**WHAT IS REQUIRED**
Lines before the one containing "The FreeCAD and" are left out; copy that line and every later line through the end of the data exactly.

**INFORMATION SHOWN**
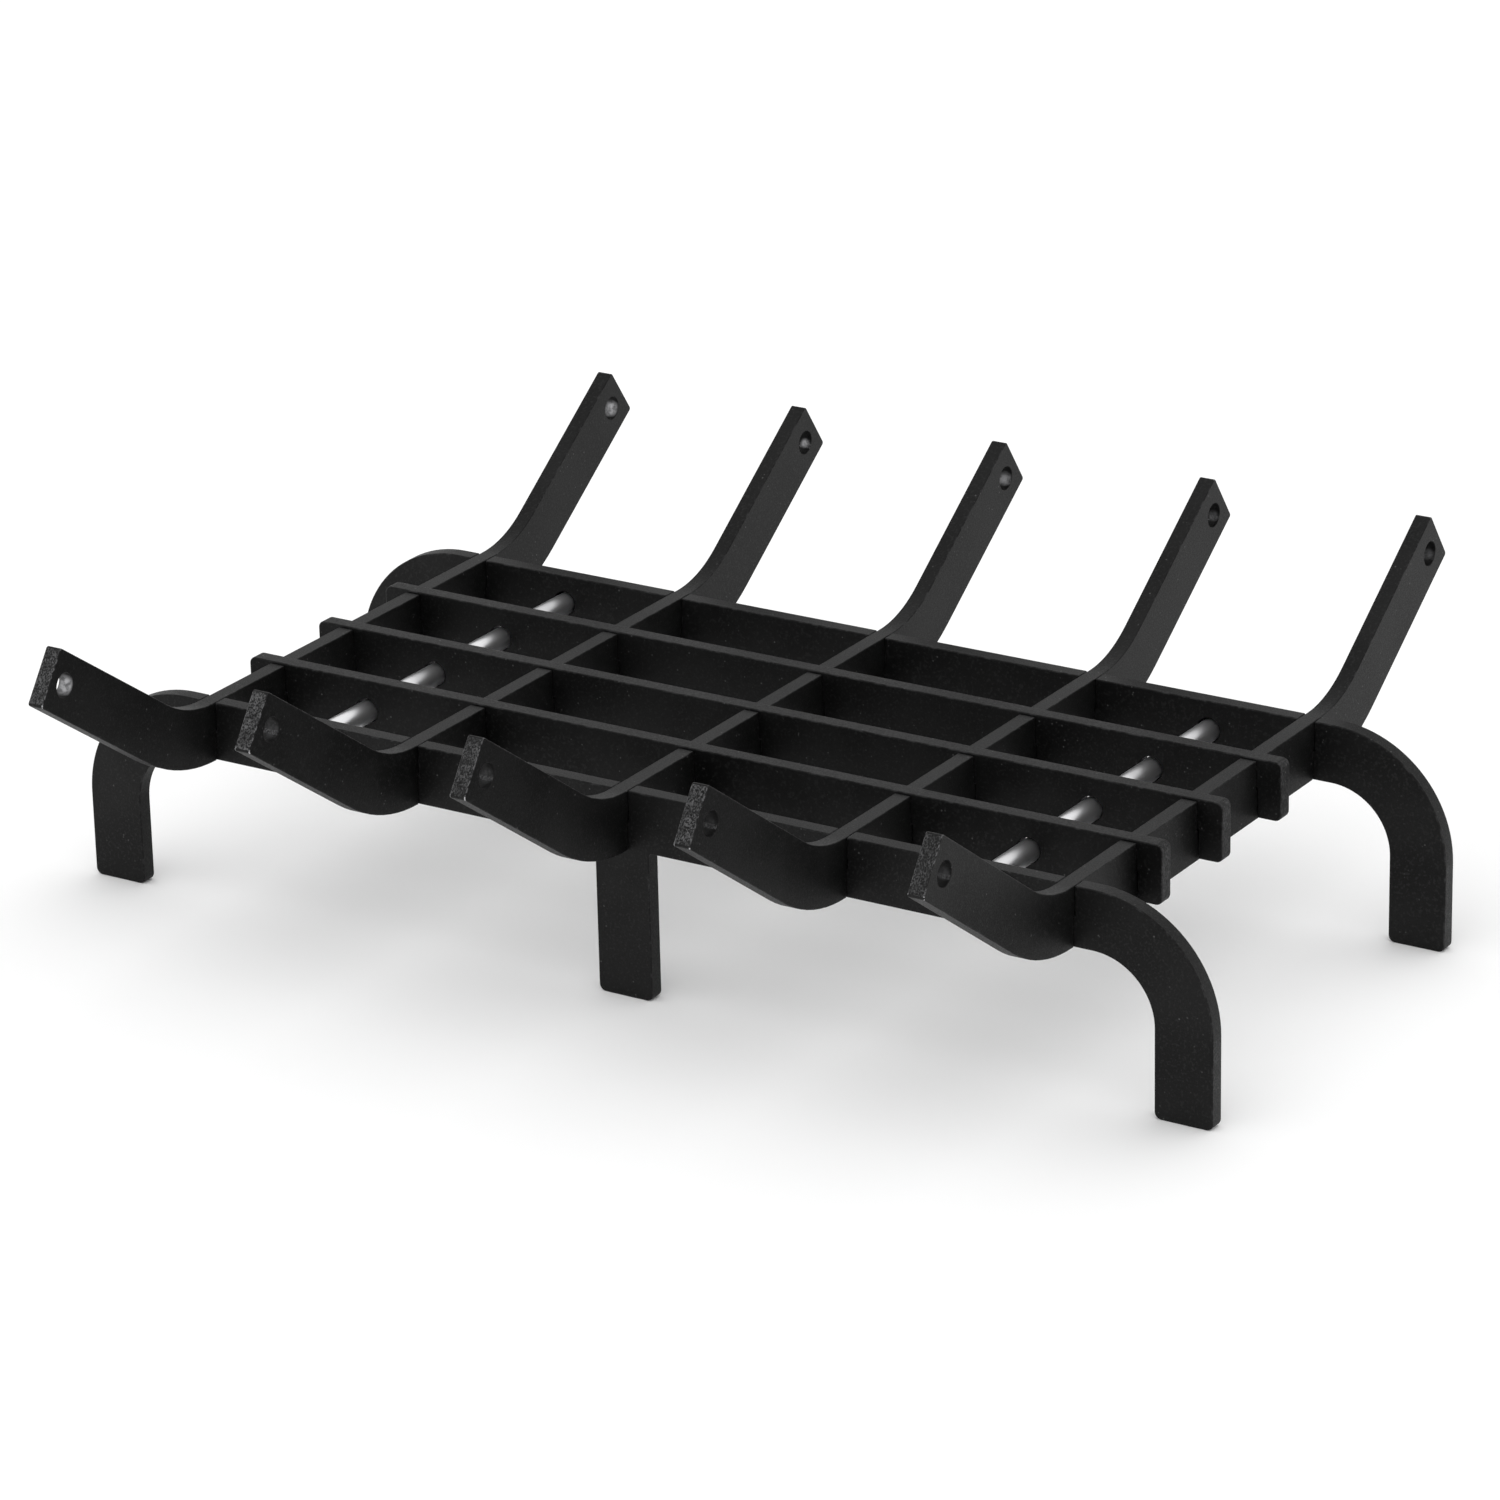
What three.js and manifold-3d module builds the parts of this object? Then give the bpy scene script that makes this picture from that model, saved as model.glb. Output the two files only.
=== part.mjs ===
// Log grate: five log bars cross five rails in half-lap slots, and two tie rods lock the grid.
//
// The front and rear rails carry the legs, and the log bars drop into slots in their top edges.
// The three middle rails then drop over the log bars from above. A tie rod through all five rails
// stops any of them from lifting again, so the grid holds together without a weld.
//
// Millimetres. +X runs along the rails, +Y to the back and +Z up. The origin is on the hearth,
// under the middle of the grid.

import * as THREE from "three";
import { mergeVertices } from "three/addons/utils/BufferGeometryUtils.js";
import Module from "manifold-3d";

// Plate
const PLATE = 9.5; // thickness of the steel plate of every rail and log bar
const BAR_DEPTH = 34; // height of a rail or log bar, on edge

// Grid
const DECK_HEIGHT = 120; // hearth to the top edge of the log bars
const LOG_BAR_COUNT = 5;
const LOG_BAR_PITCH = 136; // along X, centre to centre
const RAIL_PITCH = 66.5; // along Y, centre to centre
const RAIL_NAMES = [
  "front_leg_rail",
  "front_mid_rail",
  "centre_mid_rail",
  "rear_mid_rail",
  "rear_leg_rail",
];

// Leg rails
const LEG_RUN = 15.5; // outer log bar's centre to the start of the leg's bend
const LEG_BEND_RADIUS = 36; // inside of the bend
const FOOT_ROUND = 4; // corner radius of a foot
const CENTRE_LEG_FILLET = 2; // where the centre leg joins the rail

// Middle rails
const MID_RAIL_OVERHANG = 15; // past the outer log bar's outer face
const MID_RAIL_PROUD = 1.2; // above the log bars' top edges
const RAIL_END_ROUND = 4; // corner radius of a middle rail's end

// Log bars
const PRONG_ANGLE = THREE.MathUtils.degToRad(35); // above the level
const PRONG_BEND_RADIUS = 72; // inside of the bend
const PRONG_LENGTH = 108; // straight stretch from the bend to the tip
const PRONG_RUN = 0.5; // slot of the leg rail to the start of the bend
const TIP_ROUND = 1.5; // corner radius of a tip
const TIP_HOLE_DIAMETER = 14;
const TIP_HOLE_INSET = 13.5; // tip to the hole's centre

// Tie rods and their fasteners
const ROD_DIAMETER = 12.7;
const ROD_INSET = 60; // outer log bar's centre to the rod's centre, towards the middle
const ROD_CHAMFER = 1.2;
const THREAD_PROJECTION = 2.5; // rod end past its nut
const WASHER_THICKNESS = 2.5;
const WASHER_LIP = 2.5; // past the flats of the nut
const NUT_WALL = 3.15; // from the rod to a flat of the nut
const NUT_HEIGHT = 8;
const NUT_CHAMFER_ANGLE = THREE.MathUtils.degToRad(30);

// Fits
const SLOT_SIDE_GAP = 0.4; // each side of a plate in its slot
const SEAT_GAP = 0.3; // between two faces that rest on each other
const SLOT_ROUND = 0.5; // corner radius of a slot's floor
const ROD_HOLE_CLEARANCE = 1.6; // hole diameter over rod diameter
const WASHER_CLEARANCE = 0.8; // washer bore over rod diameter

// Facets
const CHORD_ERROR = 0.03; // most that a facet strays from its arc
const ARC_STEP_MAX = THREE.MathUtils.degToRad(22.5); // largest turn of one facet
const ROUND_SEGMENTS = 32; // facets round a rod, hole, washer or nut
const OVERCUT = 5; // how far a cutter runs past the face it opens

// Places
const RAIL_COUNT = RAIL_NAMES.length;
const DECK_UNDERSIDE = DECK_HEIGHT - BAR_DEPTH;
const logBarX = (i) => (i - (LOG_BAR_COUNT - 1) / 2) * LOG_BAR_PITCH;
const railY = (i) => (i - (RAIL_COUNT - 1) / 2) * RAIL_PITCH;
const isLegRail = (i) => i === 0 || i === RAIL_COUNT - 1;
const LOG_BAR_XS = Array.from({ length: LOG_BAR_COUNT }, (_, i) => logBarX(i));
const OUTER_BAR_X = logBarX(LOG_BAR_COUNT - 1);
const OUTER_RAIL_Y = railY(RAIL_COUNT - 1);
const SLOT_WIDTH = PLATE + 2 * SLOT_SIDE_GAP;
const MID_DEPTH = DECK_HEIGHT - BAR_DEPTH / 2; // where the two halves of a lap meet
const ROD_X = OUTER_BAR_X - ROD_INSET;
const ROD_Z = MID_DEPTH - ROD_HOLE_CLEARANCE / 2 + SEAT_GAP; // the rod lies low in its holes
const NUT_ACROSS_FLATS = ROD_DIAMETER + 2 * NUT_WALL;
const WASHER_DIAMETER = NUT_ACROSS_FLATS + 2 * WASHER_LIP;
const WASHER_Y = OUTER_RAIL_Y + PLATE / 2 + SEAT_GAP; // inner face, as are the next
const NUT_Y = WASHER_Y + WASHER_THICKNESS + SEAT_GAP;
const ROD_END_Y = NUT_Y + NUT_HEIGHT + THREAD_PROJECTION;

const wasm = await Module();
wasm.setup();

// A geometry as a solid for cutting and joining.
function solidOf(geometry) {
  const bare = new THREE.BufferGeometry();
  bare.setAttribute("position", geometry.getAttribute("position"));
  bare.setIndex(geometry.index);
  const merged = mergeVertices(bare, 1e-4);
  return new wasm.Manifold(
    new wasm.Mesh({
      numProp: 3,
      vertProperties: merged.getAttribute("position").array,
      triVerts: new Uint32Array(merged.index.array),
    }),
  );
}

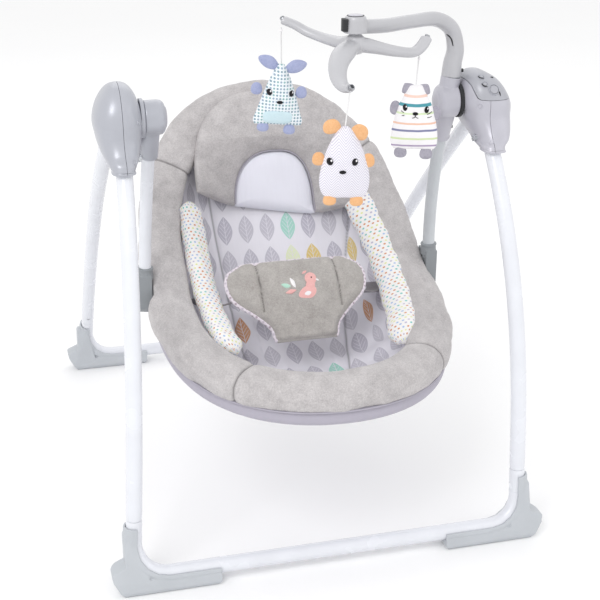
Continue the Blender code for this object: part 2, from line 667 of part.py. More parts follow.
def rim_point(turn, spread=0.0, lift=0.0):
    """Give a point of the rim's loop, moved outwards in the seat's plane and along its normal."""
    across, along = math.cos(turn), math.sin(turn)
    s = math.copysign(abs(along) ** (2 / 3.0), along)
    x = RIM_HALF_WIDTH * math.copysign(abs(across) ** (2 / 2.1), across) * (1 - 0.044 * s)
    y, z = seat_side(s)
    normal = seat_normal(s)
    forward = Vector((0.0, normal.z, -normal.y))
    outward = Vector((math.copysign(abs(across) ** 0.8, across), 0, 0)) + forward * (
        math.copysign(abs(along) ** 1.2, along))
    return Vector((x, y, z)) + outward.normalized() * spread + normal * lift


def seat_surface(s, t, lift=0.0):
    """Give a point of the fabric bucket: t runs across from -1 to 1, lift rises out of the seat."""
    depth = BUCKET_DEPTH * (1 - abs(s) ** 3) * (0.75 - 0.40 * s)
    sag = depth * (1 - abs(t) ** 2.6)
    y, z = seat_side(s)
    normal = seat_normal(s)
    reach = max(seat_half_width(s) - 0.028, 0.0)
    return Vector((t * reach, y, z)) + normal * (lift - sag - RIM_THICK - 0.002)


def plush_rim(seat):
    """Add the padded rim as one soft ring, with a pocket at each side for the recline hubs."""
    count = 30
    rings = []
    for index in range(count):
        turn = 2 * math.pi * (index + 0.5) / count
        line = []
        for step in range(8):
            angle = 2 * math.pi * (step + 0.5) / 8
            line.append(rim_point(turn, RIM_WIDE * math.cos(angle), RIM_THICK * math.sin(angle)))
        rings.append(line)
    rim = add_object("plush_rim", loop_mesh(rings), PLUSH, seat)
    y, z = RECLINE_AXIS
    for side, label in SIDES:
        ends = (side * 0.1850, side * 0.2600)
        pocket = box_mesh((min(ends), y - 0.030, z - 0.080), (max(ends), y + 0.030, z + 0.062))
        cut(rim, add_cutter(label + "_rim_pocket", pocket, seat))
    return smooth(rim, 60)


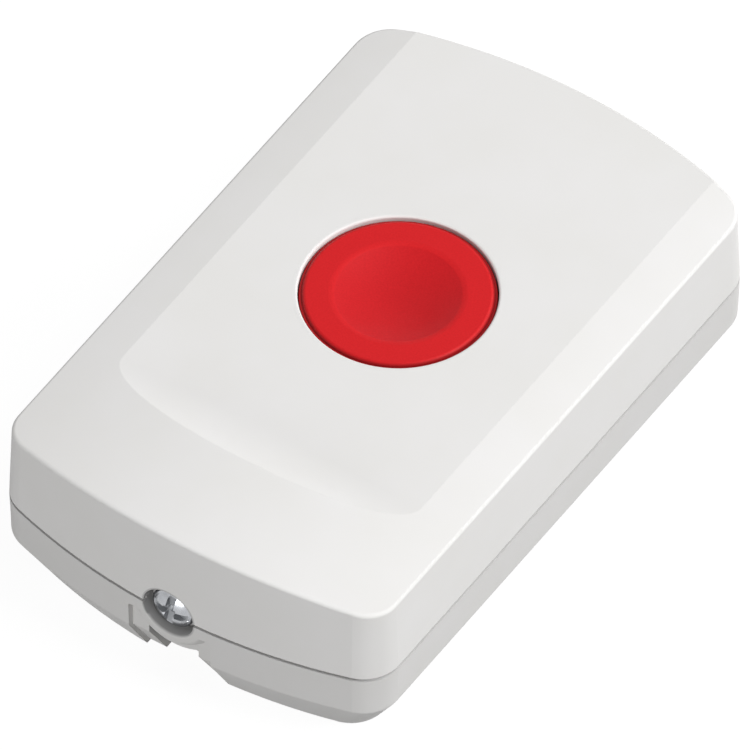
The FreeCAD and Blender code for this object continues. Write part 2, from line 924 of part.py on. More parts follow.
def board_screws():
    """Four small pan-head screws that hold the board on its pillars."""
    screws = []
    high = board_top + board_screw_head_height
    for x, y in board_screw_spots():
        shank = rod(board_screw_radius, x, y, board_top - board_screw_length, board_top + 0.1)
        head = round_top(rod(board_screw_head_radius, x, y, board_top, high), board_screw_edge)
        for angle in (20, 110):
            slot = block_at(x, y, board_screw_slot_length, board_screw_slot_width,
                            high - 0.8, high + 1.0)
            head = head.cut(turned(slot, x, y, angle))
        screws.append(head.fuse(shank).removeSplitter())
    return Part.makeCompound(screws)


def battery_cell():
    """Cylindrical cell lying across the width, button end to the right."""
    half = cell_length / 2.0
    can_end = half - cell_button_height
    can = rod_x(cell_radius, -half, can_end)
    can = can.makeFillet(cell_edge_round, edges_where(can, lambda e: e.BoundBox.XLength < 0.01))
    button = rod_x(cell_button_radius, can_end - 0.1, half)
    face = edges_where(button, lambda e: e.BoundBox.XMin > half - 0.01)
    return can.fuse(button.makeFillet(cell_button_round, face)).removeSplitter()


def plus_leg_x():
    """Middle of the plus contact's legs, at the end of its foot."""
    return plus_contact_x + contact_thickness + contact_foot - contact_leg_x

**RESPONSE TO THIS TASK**
The FreeCAD and Blender code for this object continues. Write part 2, from line 924 of part.py on. More parts follow.
def board_screws():
    """Four small pan-head screws that hold the board on its pillars."""
    screws = []
    high = board_top + board_screw_head_height
    for x, y in board_screw_spots():
        shank = rod(board_screw_radius, x, y, board_top - board_screw_length, board_top + 0.1)
        head = round_top(rod(board_screw_head_radius, x, y, board_top, high), board_screw_edge)
        for angle in (20, 110):
            slot = block_at(x, y, board_screw_slot_length, board_screw_slot_width,
                            high - 0.8, high + 1.0)
            head = head.cut(turned(slot, x, y, angle))
        screws.append(head.fuse(shank).removeSplitter())
    return Part.makeCompound(screws)


def battery_cell():
    """Cylindrical cell lying across the width, button end to the right."""
    half = cell_length / 2.0
    can_end = half - cell_button_height
    can = rod_x(cell_radius, -half, can_end)
    can = can.makeFillet(cell_edge_round, edges_where(can, lambda e: e.BoundBox.XLength < 0.01))
    button = rod_x(cell_button_radius, can_end - 0.1, half)
    face = edges_where(button, lambda e: e.BoundBox.XMin > half - 0.01)
    return can.fuse(button.makeFillet(cell_button_round, face)).removeSplitter()


def plus_leg_x():
    """Middle of the plus contact's legs, at the end of its foot."""
    return plus_contact_x + contact_thickness + contact_foot - contact_leg_x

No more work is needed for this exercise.